It Must be Heaven – Elia Suleiman e lo sguardo basito su un mondo quasi ‘ultraterreno’
Elia Suleiman, regista palestinese autore di commedie tragicomiche (Il tempo che ci rimane, Intervento divino) ruotate perlopiù attorno all’insidiosa tematica del conflitto israelo-palestinese, porta in Concorso a Cannes 2019 il suo ultimo lavoro It must be heaven (letteralmente, deve trattarsi del paradiso). Calato nei panni di sé stesso, con gli occhiali e una paglietta in testa, un buffo Suleiman fa capolino con la testa da dietro un parapetto e osserva in basso il suo giardino, poi il suo vicinato, poi il suo paese, via via sempre a ad ampliare l’orizzonte dello sguardo. Sincronismi e stranezze si muovono attorno a lui. Poi parte, va a Parigi, e anche lì inizia a osservare un circuito di stranezze, di fronte al quale non si può che restare attoniti e basiti. Con lo sguardo sempre più meravigliato e vitreo, fatto di quelle espressioni che già di per sé rendono il film esilarante, il regista palestinese prende diversi caffè sempre seduto ai tavolini dei bar parigini e, da lì, osserva un viavai di gente pronta per sfilare su una passerella, vede strani inseguimenti, strade vuote e poi attraversate da improvvisi fuggiaschi in pattini, sente sirene e allarmi, e poi ancora poliziotti che eseguono in synch misurazioni di regolarità degli ambienti.

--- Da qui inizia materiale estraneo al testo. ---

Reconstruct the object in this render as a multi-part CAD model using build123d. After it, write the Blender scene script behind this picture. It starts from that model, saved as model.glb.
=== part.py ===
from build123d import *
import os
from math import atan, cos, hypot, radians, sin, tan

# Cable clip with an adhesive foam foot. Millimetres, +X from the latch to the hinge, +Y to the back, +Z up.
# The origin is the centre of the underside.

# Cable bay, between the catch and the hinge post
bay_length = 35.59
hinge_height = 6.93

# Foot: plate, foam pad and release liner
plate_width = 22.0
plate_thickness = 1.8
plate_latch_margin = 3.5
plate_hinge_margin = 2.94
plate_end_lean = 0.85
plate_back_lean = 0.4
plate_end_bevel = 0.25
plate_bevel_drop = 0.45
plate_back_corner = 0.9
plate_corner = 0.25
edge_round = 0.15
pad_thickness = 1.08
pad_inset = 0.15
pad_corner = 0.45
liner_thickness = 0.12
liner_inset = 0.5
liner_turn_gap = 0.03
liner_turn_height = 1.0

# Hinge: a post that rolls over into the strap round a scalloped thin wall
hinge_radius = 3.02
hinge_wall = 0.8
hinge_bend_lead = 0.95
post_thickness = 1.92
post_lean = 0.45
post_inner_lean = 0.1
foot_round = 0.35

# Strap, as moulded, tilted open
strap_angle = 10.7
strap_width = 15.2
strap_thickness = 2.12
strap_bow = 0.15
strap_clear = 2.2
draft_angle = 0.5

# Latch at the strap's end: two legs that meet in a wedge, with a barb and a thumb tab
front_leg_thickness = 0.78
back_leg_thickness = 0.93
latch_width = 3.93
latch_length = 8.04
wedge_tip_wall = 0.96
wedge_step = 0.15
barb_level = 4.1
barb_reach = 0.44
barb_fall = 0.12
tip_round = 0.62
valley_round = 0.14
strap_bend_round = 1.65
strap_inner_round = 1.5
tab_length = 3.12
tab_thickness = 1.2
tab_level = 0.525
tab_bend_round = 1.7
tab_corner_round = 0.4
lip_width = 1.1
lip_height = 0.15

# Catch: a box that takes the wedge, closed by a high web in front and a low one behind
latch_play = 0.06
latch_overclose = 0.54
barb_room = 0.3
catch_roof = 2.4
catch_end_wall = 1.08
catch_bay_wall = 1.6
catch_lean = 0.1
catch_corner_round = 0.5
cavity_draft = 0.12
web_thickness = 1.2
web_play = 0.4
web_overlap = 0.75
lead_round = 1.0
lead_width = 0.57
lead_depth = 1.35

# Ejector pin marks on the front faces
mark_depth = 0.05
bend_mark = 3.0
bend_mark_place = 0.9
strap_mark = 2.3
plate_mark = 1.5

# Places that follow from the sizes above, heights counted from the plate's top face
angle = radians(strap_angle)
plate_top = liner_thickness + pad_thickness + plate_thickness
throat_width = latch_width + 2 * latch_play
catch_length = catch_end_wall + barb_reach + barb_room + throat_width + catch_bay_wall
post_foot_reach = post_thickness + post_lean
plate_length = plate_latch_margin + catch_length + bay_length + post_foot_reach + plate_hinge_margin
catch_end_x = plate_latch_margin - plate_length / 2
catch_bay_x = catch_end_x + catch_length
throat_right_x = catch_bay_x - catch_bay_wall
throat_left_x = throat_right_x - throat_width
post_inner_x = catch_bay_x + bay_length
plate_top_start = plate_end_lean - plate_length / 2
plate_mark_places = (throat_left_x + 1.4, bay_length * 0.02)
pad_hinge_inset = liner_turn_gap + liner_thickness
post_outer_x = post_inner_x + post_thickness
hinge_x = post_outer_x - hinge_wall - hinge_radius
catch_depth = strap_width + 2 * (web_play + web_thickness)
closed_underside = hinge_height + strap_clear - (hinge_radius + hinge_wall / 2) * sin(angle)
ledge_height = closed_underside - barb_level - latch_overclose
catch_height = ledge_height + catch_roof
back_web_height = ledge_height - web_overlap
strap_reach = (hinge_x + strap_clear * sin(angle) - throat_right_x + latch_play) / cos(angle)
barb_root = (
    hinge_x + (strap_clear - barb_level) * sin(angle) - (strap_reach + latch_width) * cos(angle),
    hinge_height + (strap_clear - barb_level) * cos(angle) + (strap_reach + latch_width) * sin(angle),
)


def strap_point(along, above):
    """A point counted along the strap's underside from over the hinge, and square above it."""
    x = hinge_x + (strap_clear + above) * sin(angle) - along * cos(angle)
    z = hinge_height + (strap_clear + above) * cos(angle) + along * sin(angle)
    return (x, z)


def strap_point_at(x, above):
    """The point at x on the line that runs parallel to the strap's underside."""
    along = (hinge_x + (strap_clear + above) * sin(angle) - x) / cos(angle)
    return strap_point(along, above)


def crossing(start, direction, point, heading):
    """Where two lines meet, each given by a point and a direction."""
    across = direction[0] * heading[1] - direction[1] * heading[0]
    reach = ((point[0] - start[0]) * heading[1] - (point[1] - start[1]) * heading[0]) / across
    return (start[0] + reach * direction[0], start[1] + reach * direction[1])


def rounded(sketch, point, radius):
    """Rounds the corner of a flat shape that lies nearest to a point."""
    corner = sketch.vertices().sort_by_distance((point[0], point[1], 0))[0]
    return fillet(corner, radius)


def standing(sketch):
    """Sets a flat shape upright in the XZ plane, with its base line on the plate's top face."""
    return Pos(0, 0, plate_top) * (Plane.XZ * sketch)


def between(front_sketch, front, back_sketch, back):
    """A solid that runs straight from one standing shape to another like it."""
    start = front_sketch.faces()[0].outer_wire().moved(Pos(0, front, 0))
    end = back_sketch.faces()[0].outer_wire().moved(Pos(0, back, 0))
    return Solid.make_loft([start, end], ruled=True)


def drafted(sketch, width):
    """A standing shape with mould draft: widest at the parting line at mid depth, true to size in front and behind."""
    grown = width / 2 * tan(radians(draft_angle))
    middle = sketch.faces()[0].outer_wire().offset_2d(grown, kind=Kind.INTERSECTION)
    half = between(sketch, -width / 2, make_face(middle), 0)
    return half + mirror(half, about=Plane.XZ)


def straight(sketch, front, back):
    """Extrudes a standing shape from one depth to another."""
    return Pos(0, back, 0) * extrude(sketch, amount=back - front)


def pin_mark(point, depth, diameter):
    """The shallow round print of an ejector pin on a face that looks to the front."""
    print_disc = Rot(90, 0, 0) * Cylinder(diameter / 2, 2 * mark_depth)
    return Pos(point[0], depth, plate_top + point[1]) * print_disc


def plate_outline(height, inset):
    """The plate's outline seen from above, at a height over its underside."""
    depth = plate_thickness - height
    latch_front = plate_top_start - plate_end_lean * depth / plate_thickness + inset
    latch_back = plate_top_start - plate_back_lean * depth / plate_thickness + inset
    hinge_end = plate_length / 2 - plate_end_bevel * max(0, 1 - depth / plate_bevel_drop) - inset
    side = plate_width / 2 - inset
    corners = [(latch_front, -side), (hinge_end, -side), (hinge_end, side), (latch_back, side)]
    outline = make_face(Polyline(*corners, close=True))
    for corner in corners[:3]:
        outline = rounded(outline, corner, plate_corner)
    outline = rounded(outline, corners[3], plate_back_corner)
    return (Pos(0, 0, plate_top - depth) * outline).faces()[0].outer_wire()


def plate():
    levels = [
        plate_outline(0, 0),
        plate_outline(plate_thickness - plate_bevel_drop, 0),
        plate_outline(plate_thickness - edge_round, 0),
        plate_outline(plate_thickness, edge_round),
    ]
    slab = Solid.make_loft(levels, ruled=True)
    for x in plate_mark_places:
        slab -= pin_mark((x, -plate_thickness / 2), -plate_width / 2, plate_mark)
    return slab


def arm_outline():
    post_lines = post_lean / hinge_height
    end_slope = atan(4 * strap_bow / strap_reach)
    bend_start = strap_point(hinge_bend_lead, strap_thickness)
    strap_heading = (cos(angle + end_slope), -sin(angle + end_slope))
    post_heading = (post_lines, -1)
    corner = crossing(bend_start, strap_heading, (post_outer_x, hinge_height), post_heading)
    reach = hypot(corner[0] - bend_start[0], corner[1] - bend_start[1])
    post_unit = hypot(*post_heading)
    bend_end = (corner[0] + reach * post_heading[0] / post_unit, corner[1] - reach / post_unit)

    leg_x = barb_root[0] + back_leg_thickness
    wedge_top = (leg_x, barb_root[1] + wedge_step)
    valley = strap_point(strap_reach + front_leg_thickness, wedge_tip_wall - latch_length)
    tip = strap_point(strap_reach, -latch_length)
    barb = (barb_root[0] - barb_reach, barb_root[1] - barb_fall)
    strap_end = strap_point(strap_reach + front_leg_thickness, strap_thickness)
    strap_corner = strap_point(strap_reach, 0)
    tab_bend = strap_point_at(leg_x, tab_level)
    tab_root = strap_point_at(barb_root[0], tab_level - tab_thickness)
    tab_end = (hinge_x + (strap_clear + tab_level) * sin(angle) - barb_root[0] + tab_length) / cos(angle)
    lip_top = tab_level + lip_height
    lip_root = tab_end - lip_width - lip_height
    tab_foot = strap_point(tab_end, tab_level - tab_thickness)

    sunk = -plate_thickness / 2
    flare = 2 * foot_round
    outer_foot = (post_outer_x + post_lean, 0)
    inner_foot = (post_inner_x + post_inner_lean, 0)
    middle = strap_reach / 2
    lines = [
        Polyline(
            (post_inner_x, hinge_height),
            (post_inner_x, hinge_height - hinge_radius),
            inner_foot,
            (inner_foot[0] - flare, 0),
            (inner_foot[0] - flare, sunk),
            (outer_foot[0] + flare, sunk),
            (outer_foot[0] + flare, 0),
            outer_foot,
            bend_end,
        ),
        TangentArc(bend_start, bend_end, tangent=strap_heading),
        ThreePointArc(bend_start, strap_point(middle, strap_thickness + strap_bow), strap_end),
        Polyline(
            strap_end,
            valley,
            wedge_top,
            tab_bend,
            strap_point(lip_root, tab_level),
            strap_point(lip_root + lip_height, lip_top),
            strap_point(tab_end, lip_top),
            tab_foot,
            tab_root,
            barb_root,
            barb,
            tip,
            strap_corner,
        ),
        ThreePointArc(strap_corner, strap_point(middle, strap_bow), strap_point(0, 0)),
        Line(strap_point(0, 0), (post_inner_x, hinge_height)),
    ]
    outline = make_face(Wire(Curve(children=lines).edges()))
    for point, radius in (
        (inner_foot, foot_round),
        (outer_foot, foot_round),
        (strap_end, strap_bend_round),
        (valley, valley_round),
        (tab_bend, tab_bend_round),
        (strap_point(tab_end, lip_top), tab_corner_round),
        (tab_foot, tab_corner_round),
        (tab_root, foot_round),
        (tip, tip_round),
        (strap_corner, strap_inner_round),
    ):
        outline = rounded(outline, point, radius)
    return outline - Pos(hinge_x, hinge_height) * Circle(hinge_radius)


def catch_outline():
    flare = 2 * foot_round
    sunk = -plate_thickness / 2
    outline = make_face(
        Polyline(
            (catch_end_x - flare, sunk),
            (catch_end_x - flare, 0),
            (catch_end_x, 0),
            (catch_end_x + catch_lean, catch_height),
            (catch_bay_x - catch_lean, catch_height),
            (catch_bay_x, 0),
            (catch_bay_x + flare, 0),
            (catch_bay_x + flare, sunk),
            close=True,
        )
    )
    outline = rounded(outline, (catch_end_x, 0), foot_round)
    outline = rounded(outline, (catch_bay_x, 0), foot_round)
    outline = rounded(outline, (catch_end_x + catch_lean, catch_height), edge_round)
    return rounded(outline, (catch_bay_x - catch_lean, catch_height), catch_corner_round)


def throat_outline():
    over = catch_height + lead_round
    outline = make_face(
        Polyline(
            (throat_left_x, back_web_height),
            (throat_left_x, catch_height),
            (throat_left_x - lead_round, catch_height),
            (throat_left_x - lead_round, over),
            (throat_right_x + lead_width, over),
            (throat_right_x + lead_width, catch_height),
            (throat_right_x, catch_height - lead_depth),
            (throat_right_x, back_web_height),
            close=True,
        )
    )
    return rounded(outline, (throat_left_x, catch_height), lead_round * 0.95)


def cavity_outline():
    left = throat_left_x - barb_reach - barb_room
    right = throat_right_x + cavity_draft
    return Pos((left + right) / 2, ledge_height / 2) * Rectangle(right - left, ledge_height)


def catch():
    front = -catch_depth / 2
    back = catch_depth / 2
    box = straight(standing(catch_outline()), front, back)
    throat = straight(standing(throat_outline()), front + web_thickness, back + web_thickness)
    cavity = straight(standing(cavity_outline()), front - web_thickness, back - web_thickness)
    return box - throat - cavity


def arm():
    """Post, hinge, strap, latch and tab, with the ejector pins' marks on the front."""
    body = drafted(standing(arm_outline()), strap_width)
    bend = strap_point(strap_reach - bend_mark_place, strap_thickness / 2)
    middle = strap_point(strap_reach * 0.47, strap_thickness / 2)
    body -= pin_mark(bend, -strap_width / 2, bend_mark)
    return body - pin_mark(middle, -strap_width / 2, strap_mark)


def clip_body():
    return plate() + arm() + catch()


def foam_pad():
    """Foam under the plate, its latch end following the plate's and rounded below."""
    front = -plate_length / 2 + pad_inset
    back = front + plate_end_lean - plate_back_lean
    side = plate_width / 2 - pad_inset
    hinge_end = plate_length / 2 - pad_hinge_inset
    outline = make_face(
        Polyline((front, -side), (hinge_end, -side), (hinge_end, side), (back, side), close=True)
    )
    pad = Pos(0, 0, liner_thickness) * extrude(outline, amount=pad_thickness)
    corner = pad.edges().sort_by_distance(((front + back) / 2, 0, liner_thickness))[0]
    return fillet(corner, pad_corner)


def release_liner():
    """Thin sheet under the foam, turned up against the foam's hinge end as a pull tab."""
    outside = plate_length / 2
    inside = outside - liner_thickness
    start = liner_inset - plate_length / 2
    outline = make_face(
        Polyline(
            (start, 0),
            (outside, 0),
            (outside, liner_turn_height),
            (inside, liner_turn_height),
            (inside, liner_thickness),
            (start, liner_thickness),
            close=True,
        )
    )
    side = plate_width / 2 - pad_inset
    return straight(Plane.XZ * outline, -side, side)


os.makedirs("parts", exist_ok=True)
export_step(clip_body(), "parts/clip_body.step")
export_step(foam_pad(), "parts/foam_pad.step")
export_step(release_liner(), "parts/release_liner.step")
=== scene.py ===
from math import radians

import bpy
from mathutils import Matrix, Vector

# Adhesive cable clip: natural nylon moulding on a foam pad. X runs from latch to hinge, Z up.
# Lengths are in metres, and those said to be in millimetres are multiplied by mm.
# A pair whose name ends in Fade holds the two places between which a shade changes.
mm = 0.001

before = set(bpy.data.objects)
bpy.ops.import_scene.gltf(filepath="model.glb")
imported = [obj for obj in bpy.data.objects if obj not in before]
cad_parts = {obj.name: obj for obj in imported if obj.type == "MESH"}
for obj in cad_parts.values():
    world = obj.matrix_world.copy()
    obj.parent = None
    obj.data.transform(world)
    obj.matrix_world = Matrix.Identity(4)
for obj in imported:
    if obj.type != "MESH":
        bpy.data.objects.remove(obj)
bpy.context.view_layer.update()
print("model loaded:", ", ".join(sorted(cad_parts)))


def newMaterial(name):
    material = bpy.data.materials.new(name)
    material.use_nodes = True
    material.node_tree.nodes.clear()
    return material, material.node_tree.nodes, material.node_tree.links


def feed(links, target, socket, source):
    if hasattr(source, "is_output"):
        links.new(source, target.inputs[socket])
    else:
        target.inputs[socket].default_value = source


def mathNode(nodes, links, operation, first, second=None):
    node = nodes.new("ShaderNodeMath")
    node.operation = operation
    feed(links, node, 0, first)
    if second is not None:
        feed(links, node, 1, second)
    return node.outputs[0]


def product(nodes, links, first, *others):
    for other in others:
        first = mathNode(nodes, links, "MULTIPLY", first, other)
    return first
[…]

Dunque, l’osservazione di un mondo quanto mai bizzarro e stravagante, prima allineato poi disallineato a controverso che proseguirà in una casa di produzione cinematografica francese dove Suleiman si sentirà dire qualcosa del tipo “A noi interessano i film sulla Palestina, ma nel suo film c’è poco del conflitto palestinese ed è ambientato in luogo che potrebbe essere come non essere la Palestina”. Parole a vuoto, ridondanti e senza senso semplicemente per dire che il suo è un cinema troppo autoriale e troppo poco mainstream per destare un qualche interesse distributivo.
Il viaggio di Suleiman attraverso le stranezze del mondo proseguirà poi a New York, dove ancora, la gente va a fare la spesa con il mitra in spalla, si muove tra i corridoi del supermercato con giubbetti antiproiettile, i cittadini sono tutti armati e di armi sempre più potenti e grosse. A New York, Suleiman verrà dunque accolto come straniero – mutando l’English Man di Sting in un Palestinian Man ancora più avulso dal contesto -, mentre attorno a lui continuano a muoversi creature bizzarre realmente più straniere degli stranieri, e che sembrano sbarcate da un altro mondo, forse (di nuovo) ultraterreno.
Attraverso un’osservazione stralunata di un mondo diverso, accomunato e diviso da una sequenza inquietante di simmetrie e sincronismi, disallineamenti e punti di fuga, It Must be Heaven inscrive il disagio di un mondo sempre più indipendente e solipsista all’interno di un registro che sfrutta lo sguardo surreale e magico per operare una sospensione di senso e significato. In primis, è lo sguardo basito e incredulo del regista il punto di vista che muove tutto il film in una dimensione esilarante ma attraversata anche da una profonda riflessione sociale e politica sui conflitti, sulla violenza, sulle distanze percettive che fanno un po’ del mondo un luogo ovunque uguale.
Lui, Suleiman, additato quasi come un alieno – nemmeno fosse un animale preistorico oramai estinto - in quanto ‘palestinese’ - “Non ho mai visto un palestinese”, e relazionato dagli altri sempre ed esclusivamente al conflitto che lo vede protagonista in quanto cittadino di un luogo in perenne dramma e contestazione, diventa così cuore e fulcro di un vagare per il mondo che infine lo riporta ai propri luoghi, ai propri volti, ai propri suoni, e a quelle stesse stranezze che (nel paradosso) allineano i nostri mondi a quelli altrui, costruiscono dei castelli di assurdità che poi in alto, molto in alto, probabilmente dalle parti di un immaginario Paradiso, forse davvero coincidono.